> _Problem details_:
Using the data beneath, show every line that includes the word "Write".

> _Records shown_:
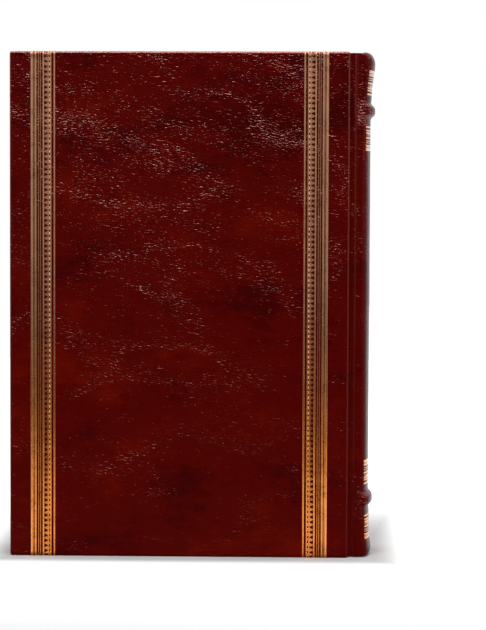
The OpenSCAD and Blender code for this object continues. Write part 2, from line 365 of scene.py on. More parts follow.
# the roll, as laid flat: u runs across it in mm from its plain side, v along it

roll = {
    "bars": [  # start, width, wear
        (0.1, 0.95, 0.0), (1.05, 0.85, 0.85), (1.9, 0.7, 0.1), (3.3, 0.36, 0.5), (4.15, 0.36, 0.5),
        (5.25, 0.65, 0.1), (7.45, 0.55, 0.3), (8.54, 0.5, 0.1), (9.95, 0.7, 0.2)],
    "pressed": [(0.0, 2.6), (3.2, 3.75), (4.05, 4.6), (5.15, 9.1), (9.9, 10.7)],  # where the tool sank in
    "width": 10.7, "margin": 9.0, "spineGap": 6.6,
    "pitch": 2.2, "toothStart": 5.9, "toothWidth": 1.95, "toothHeight": 1.6, "toothTip": 0.4,
    "fieldEnd": 7.4,  # the toothed field ends here
    "dotStart": 8.0, "dotWidth": 0.54, "dotGap": 0.9,
    "rowMm": 0.55, "sinkMm": 0.06, "liftMm": 0.025, "filmMm": 0.05,
}


def newTree(name, floats, material):  # a geometry tree that takes these numbers and one material
    tree = bpy.data.node_groups.new(name, "GeometryNodeTree")
    for label in floats:
        tree.interface.new_socket(label, in_out="INPUT", socket_type="NodeSocketFloat")
    tree.interface.new_socket(material, in_out="INPUT", socket_type="NodeSocketMaterial")
    tree.interface.new_socket("Geometry", in_out="OUTPUT", socket_type="NodeSocketGeometry")
    return tree, addNode(tree, "NodeGroupInput").outputs, partial(maths, tree), partial(combined, tree)


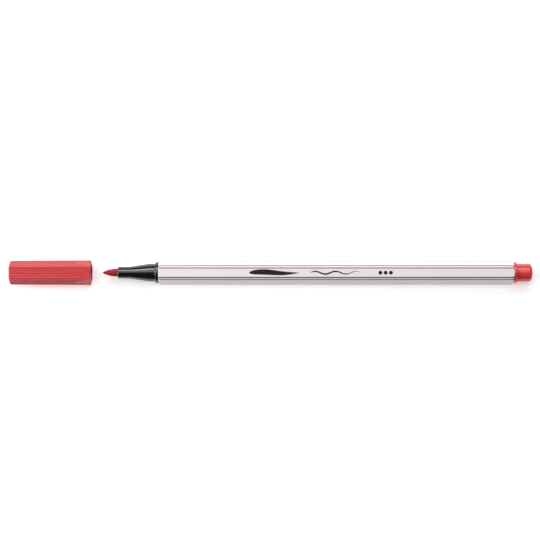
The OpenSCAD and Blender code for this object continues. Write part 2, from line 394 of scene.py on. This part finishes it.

> _Written response_:
The OpenSCAD and Blender code for this object continues. Write part 2, from line 365 of scene.py on. More parts follow.
The OpenSCAD and Blender code for this object continues. Write part 2, from line 394 of scene.py on. This part finishes it.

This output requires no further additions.